___ Information provided ___

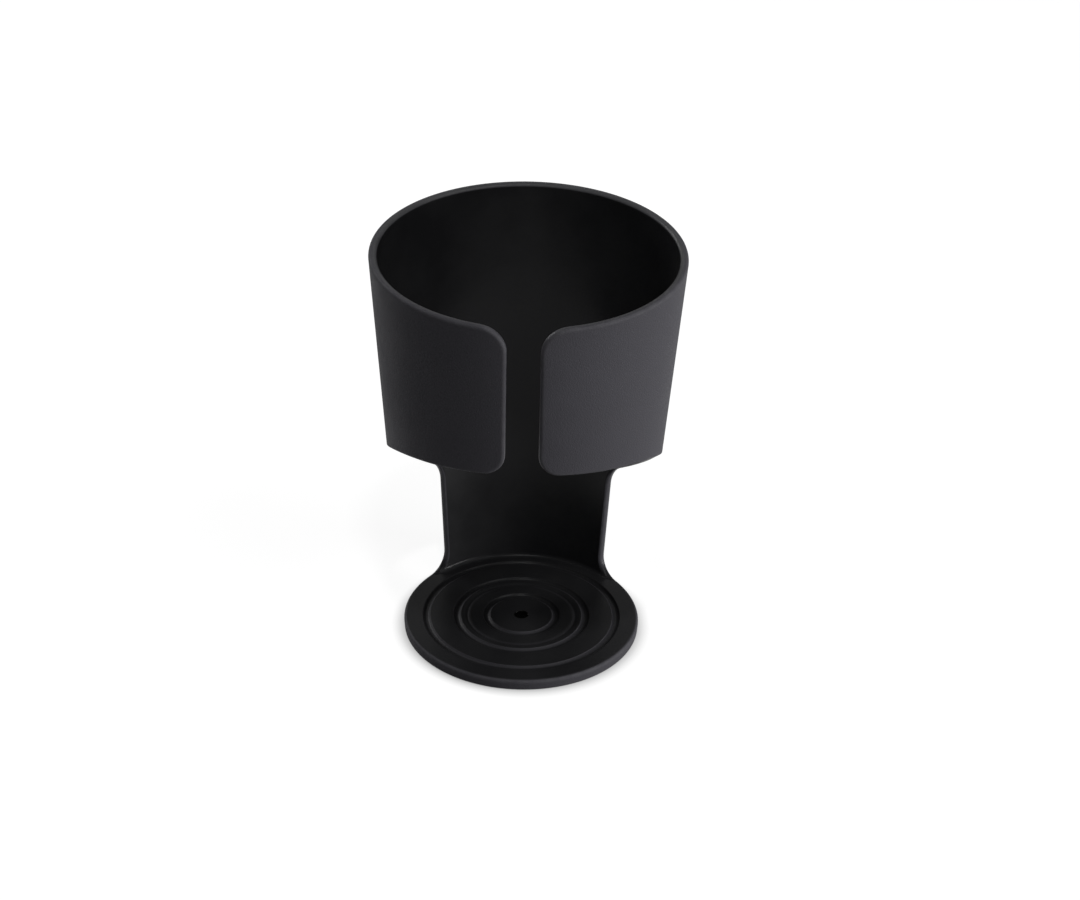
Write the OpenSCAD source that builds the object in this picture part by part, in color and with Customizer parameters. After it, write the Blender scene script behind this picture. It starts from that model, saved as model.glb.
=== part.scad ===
// Drop-in cup holder for a car: one moulding made of a foot, a spine and an open ring.
// The wall follows one cone, wider at the rim than at the foot.
// Millimetres. The foot rests on z = 0, the cone's axis is Z and the slit faces -Y.

/* [Body] */
// Outer diameter at the rim
top_d = 91.2; // [80:0.1:105]
// Outer diameter of the foot where it rests
base_d = 70; // [60:0.1:79]
// Height from the resting face to the rim
height = 126.5; // [100:0.5:170]
// Thickness of the ring and the spine, square to the wall
wall = 2.4; // [1.8:0.1:3.4]
// Rounding of the rim's two edges
rim_round = 1; // [0.3:0.1:1.5]

/* [Foot] */
// Thickness of the foot
foot_h = 3.5; // [2.6:0.1:6]
// Rounding of the foot's upper edge
foot_round = 1; // [0.3:0.1:1.2]
// Rounding of the foot's lower edge
sole_round = 0.6; // [0.2:0.1:1]
// Diameter of the hole at the centre
hole_d = 4; // [3:0.1:6]
// Outer groove, its radius as a share of the foot's radius
groove_outer = 0.814; // [0.76:0.002:0.86]
// Middle groove, its radius as a share of the foot's radius
groove_middle = 0.552; // [0.5:0.002:0.6]
// Inner groove, its radius as a share of the foot's radius
groove_inner = 0.298; // [0.24:0.002:0.34]
// Fine line inside the middle groove, as a share of the foot's radius
line_share = 0.465; // [0.42:0.002:0.48]
// Width of the three grooves
groove_w = 2.2; // [1.2:0.1:3]
// Depth of the three grooves
groove_deep = 0.7; // [0.3:0.05:1]
// Width of the fine line
line_w = 1; // [0.6:0.1:1.4]
// Depth of the fine line
line_deep = 0.25; // [0.1:0.05:0.4]

/* [Spine] */
// Angle that the spine takes up around the axis
spine_angle = 88; // [60:1:110]
// Fillet where the spine opens out into the ring
spine_top_fillet = 8.6; // [4:0.1:12]
// Fillet where the spine opens out into the foot
spine_foot_fillet = 6.2; // [3:0.1:8]
// Fillet inside, between the spine and the foot
inner_fillet = 1.2; // [0.4:0.1:2]

/* [Ring] */
// Height of the ring's lower edge at the slit, as a share of the height
edge_front = 0.61; // [0.5:0.005:0.7]
// Height of the lower edge's knee, as a share of the height
edge_knee = 0.54; // [0.42:0.005:0.62]
// Height where the lower edge meets the spine, as a share of the height
edge_back = 0.31; // [0.2:0.005:0.4]
// Distance of the knee in front of the axis, as a share of the rim's radius
knee_share = 0.18; // [0:0.01:0.4]
// Radius that rounds the knee
knee_round = 105; // [20:1:140]
// Width of the slit
slit_w = 9.7; // [5:0.1:16]
// Corner radius at the top of the slit
slit_top_round = 8; // [3:0.1:12]
// Corner radius at the bottom of the slit
slit_low_round = 7; // [3:0.1:12]

/* [Hidden] */
$fn = 180;
// Cone of the wall
top_r = top_d / 2;
base_r = base_d / 2;
slope = (top_r - base_r) / height;
lean = atan(slope);
stretch = 1 / cos(lean);
far = 2 * top_r;
// Radius of the outer and of the inner face of the wall at a height
function outer_r(z) = base_r + slope * z;
function inner_r(z) = outer_r(z) - wall * stretch;
// Rounding that the wall and the foot have room for
rim_e = min(rim_round, wall * 0.45);
foot_e = min(foot_round, foot_h * 0.4);
sole_e = min(sole_round, foot_h * 0.25);
// Lower edge of the ring, seen from the side
half = spine_angle / 2;
front_z = edge_front * height;
knee_z = edge_knee * height;
back_z = edge_back * height;
front_y = -outer_r(front_z);
knee_y = -knee_share * top_r;
back_y = outer_r(back_z) * cos(half);
front_rise = atan((front_z - knee_z) / (knee_y - front_y));
back_fall = atan((knee_z - back_z) / (back_y - knee_y));
turn = back_fall - front_rise;
front_run = norm([knee_y - front_y, front_z - knee_z]);
back_run = norm([back_y - knee_y, knee_z - back_z]);
// The knee's rounding stops short of the slit and of the spine's fillet
knee_leg = min(knee_round * tan(turn / 2), front_run * 0.7, back_run * 0.6);
knee_r = knee_leg / tan(turn / 2);
// Fillet between the ring's lower edge and the spine's side
fall_in = atan(tan(back_fall) * cos(half));
open_up = atan(sin(back_fall) * sin(half)
    / (sin(back_fall) * cos(half) * sin(fall_in) + cos(back_fall) * cos(fall_in)));
// Overlap that keeps cutting faces off the faces they cut
over = 1;
// Height inside the foot where the wall starts
root_z = foot_h / 2;
// Added to a rounding's radius, so that it crosses the faces it runs into
swell = 0.005;
// How far the foot stands out beyond the spine's outer face
proud = 0.02;

// [all, cup_holder]

// Lays a flat shape in the YZ plane and draws it out to a length along X, both ways
module along_x(length) {
    translate([-length / 2, 0, 0])
        rotate([90, 0, 90])
            linear_extrude(height = length) children();
}

// Waste outside a rounding of radius r, between two directions from its centre
module arc_waste(r, from, to) {
    mid = (from + to) / 2;
    difference() {
        polygon([
            [0, 0],
            2 * r * [cos(from), sin(from)],
            3 * r * [cos(mid), sin(mid)],
            2 * r * [cos(to), sin(to)]
        ]);
        circle(r = r + swell);
    }
}

// Half section of the foot, with its edges rounded
module foot_section() {
    top_z = foot_h - foot_e;
    low_x = outer_r(sole_e) - sole_e * stretch + proud;
    top_x = outer_r(top_z) - foot_e * stretch + proud;
    difference() {
        polygon([[0, 0], [outer_r(0) + proud, 0], [outer_r(foot_h) + proud, foot_h], [0, foot_h]]);
        translate([low_x, sole_e]) arc_waste(sole_e, -90, -lean);
        translate([top_x, top_z]) arc_waste(foot_e, -lean, 90);
    }
}

// Half section of the wall, from inside the foot to the rounded rim
module wall_section() {
    rim_z = height - rim_e;
    // Centre of the fillet inside, and the height where it touches the wall
    fillet_z = foot_h + inner_fillet;
    fillet_x = inner_r(fillet_z) - inner_fillet * stretch;
    touch_z = fillet_z - inner_fillet * sin(lean);
    difference() {
        polygon([
            [fillet_x, root_z],
            [outer_r(root_z), root_z],
            [outer_r(height), height],
            [inner_r(height), height],
            [inner_r(touch_z), touch_z],
            [fillet_x, touch_z]
        ]);
        translate([fillet_x, fillet_z]) circle(r = inner_fillet + swell);
        translate([outer_r(rim_z) - rim_e * stretch, rim_z]) arc_waste(rim_e, -lean, 90);
        translate([inner_r(rim_z) + rim_e * stretch, rim_z]) arc_waste(rim_e, 90, 180 - lean);
    }
}

// Side view of the opening under the ring, up to the ring's lower edge
module opening_side() {
    reach = far - knee_y;
    front_leg = [-knee_leg * cos(front_rise), knee_leg * sin(front_rise)];
    back_leg = [knee_leg * cos(back_fall), -knee_leg * sin(back_fall)];
    translate([knee_y, knee_z]) difference() {
        polygon([
            [0, 0],
            [-reach, reach * tan(front_rise)],
            [-reach, -knee_z],
            [knee_z / tan(back_fall), -knee_z]
        ]);
        difference() {
            polygon([
                front_leg,
                front_leg + over * [sin(front_rise), cos(front_rise)],
                [over, 2 * over],
                back_leg + over * [sin(back_fall), cos(back_fall)],
                back_leg
            ]);
            translate(front_leg - knee_r * [sin(front_rise), cos(front_rise)])
                circle(r = knee_r + swell);
        }
    }
}

// Fillet of the spine under the ring, on the side where the slit is on the right
module spine_top_corner() {
    r = spine_top_fillet;
    drop = r * (1 - sin(open_up)) / cos(open_up);
    touch = [r * (1 - sin(open_up)), r * cos(open_up) - drop];
    into = over * [-sin(open_up), cos(open_up)];
    translate([-outer_r(back_z) * sin(half), back_y, back_z])
        rotate([0, 0, 90 + half])
            rotate([0, fall_in, 0])
                along_x(8 * wall) difference() {
                    polygon([
                        [0, -drop],
                        touch,
                        touch + into,
                        [-over, over],
                        [-over, -drop]
                    ]);
                    translate([r, -drop]) circle(r = r + swell);
                }
}

// Fillet of the spine above the foot, on the same side
module spine_foot_corner() {
    r = spine_foot_fillet;
    rotate([0, 0, 90 + half])
        translate([base_r, 0, foot_h])
            along_x(8 * wall) difference() {
                translate([-over, -foot_h]) square([r + over, r + foot_h]);
                translate([r, r]) circle(r = r + swell);
            }
}

// Room that the spine takes up, with the four fillets at its ends
module spine_room() {
    spread = [far * sin(half), far * cos(half)];
    translate([0, 0, -over])
        linear_extrude(height = height)
            polygon([[0, 0], spread, [-spread[0], spread[1]]]);
    spine_top_corner();
    mirror([1, 0, 0]) spine_top_corner();
    spine_foot_corner();
    mirror([1, 0, 0]) spine_foot_corner();
}

// Rounds the lower corner of the wing to the left of the slit
module wing_low_corner() {
    r = slit_low_round;
    translate([-slit_w / 2, front_y, front_z])
        rotate([-front_rise, 0, 0])
            translate([0, 5 * wall, 0])
                rotate([90, 0, 0])
                    linear_extrude(height = 10 * wall) difference() {
                        translate([-r, -over]) square([r + over, r + over]);
                        translate([-r, r]) circle(r = r + swell);
                    }
}

// Rounds the upper corner of the wing to the left of the slit
module wing_top_corner() {
    r = slit_top_round;
    translate([-slit_w / 2, 0, height])
        rotate([90, 0, 0])
            linear_extrude(height = far) difference() {
                translate([-r, -r]) square([r + over, r + over]);
                translate([-r, -r]) circle(r = r + swell);
            }
}

// Slit at the front of the ring, with the wings' corners
module slit() {
    low = front_z - 2 * slit_low_round;
    translate([-slit_w / 2, -far, low]) cube([slit_w, far, height - low + over]);
    wing_low_corner();
    mirror([1, 0, 0]) wing_low_corner();
    wing_top_corner();
    mirror([1, 0, 0]) wing_top_corner();
}

// One round-bottomed groove in the foot's top
module groove(share, width, depth) {
    r = (width * width / 4 + depth * depth) / (2 * depth);
    rotate_extrude()
        translate([share * base_r, foot_h - depth + r]) circle(r = r);
}

// Foot with its grooves and its hole
module foot() {
    difference() {
        rotate_extrude() foot_section();
        groove(groove_outer, groove_w, groove_deep);
        groove(groove_middle, groove_w, groove_deep);
        groove(groove_inner, groove_w, groove_deep);
        groove(line_share, line_w, line_deep);
        translate([0, 0, -over]) cylinder(d = hole_d, h = foot_h + 2 * over);
    }
}

// Opening under the ring, from one side of the spine round to the other
module opening() {
    difference() {
        along_x(2 * far) opening_side();
        spine_room();
    }
}

// Spine and ring, cut from the wall
module spine_and_ring() {
    difference() {
        rotate_extrude() wall_section();
        opening();
        slit();
    }
}

// The whole moulding
module cup_holder() {
    color([0.09, 0.09, 0.1]) {
        foot();
        spine_and_ring();
    }
}

cup_holder();
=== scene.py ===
"""Looks of a drop-in cup holder: one satin black moulding on a white studio floor.

The CAD solid has square edges along the slit, the ring's lower edge and the spine. Here the
moulding is built again as one clean mesh, from the same sizes, with every edge rounded.

A place on the moulding is an angle, a height and a depth. The angle runs from the middle of
the spine towards +X, in radians. The depth is counted inwards from the outer face. Lengths are
in millimetres until a vertex is made. Only the +X half is worked out, and the other mirrors it.
"""

import math

import bmesh
import bpy
import numpy as np
from mathutils import Matrix, Vector


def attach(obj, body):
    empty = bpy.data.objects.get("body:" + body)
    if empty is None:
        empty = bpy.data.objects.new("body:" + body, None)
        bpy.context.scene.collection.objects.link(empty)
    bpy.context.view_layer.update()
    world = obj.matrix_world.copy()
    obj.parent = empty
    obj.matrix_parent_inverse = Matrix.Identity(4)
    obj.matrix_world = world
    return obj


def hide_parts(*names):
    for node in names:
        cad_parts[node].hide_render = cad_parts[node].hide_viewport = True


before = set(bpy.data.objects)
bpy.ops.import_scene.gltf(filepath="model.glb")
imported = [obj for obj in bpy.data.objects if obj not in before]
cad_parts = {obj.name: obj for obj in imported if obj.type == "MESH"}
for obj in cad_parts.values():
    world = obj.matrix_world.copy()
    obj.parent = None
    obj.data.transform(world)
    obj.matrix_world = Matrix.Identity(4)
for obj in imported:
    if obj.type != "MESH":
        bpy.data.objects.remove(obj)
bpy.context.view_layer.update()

MM = 0.001

# Body, as in the CAD source, less a hair so that the mesh stays inside the CAD solid's box
TRIM = 0.02
TOP_R = 45.6 - TRIM
BASE_R = 35.0 - TRIM
HEIGHT = 126.5
WALL = 2.4
SLOPE = (TOP_R - BASE_R) / HEIGHT
STRETCH = math.hypot(1.0, SLOPE)

# Foot
FOOT_H = 3.5
SOLE_ROUND = 0.6
HOLE_R = 2.0
HOLE_LIP = 0.25
# Each groove's radius as a share of the foot's, its width, its depth and the rounding of its lips
GROOVES = (
    (0.814, 2.2, 0.7, 0.25),
    (0.552, 2.2, 0.7, 0.25),
    (0.465, 1.0, 0.25, 3.5),
    (0.298, 2.2, 0.7, 0.25),
)
# How far outside the outer groove's middle the turned part of the foot's top begins
GROOVE_MARGIN = 2.0
# Mesh line across the underside, as a share of the foot's radius
SOLE_MIDDLE = 0.5

# Spine and its fillets
SPINE_HALF = math.radians(44.0)
TOP_FILLET = 8.6
FOOT_FILLET = 6.2
INNER_FILLET = 1.2

# Ring and its slit
EDGE_FRONT_Z = 0.61 * HEIGHT
EDGE_KNEE_Z = 0.54 * HEIGHT
EDGE_BACK_Z = 0.31 * HEIGHT
KNEE_Y = -0.18 * TOP_R
KNEE_ROUND = 105.0
SLIT_HALF = 4.85
SLIT_TOP_ROUND = 8.0
SLIT_LOW_ROUND = 7.0

# Rounding of every edge, and the strip beside it that keeps the faces' shading flat
EDGE_ROUND = 1.05
SUPPORT = 0.35
BAND = EDGE_ROUND + SUPPORT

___

◆ **What to produce**
Extract the lines above, from the first one through the one containing "rim_round = 1; // [0.3:0.1:1.5]", and return only those, unchanged.

◆ **Full response**
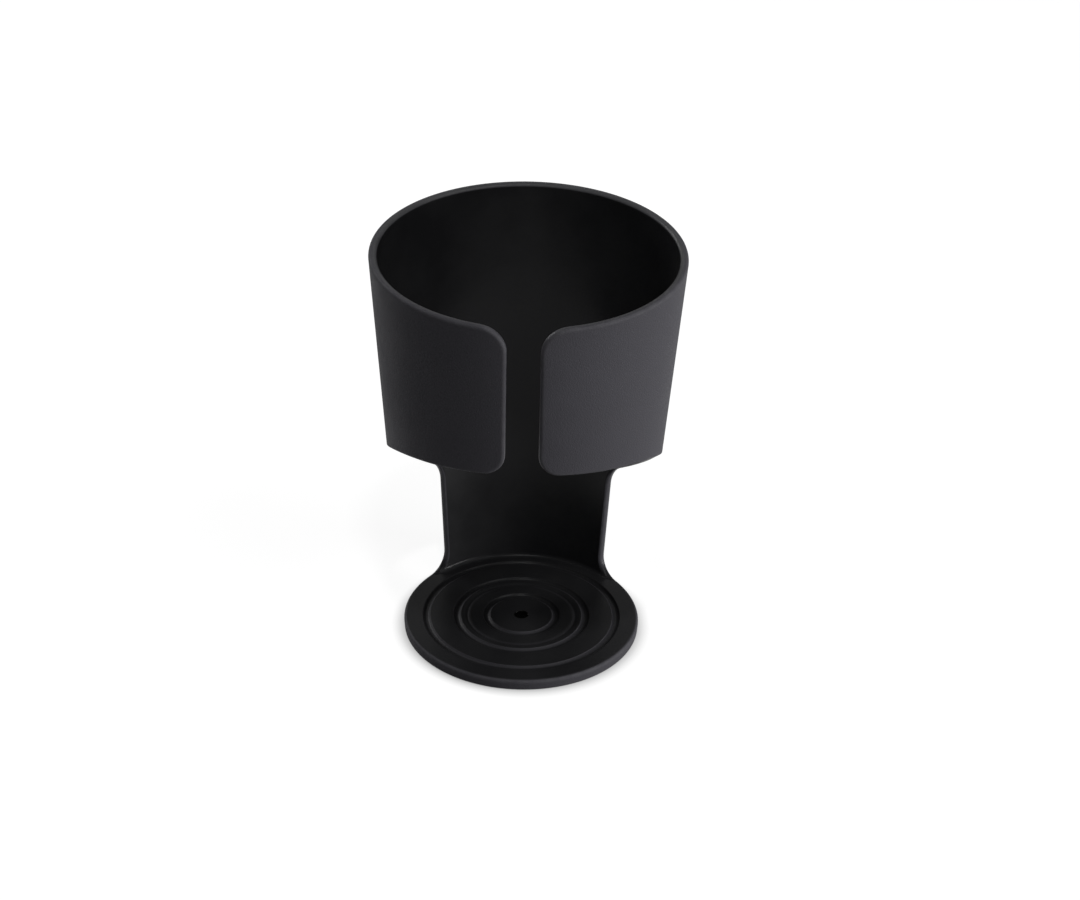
Write the OpenSCAD source that builds the object in this picture part by part, in color and with Customizer parameters. After it, write the Blender scene script behind this picture. It starts from that model, saved as model.glb.
=== part.scad ===
// Drop-in cup holder for a car: one moulding made of a foot, a spine and an open ring.
// The wall follows one cone, wider at the rim than at the foot.
// Millimetres. The foot rests on z = 0, the cone's axis is Z and the slit faces -Y.

/* [Body] */
// Outer diameter at the rim
top_d = 91.2; // [80:0.1:105]
// Outer diameter of the foot where it rests
base_d = 70; // [60:0.1:79]
// Height from the resting face to the rim
height = 126.5; // [100:0.5:170]
// Thickness of the ring and the spine, square to the wall
wall = 2.4; // [1.8:0.1:3.4]
// Rounding of the rim's two edges
rim_round = 1; // [0.3:0.1:1.5]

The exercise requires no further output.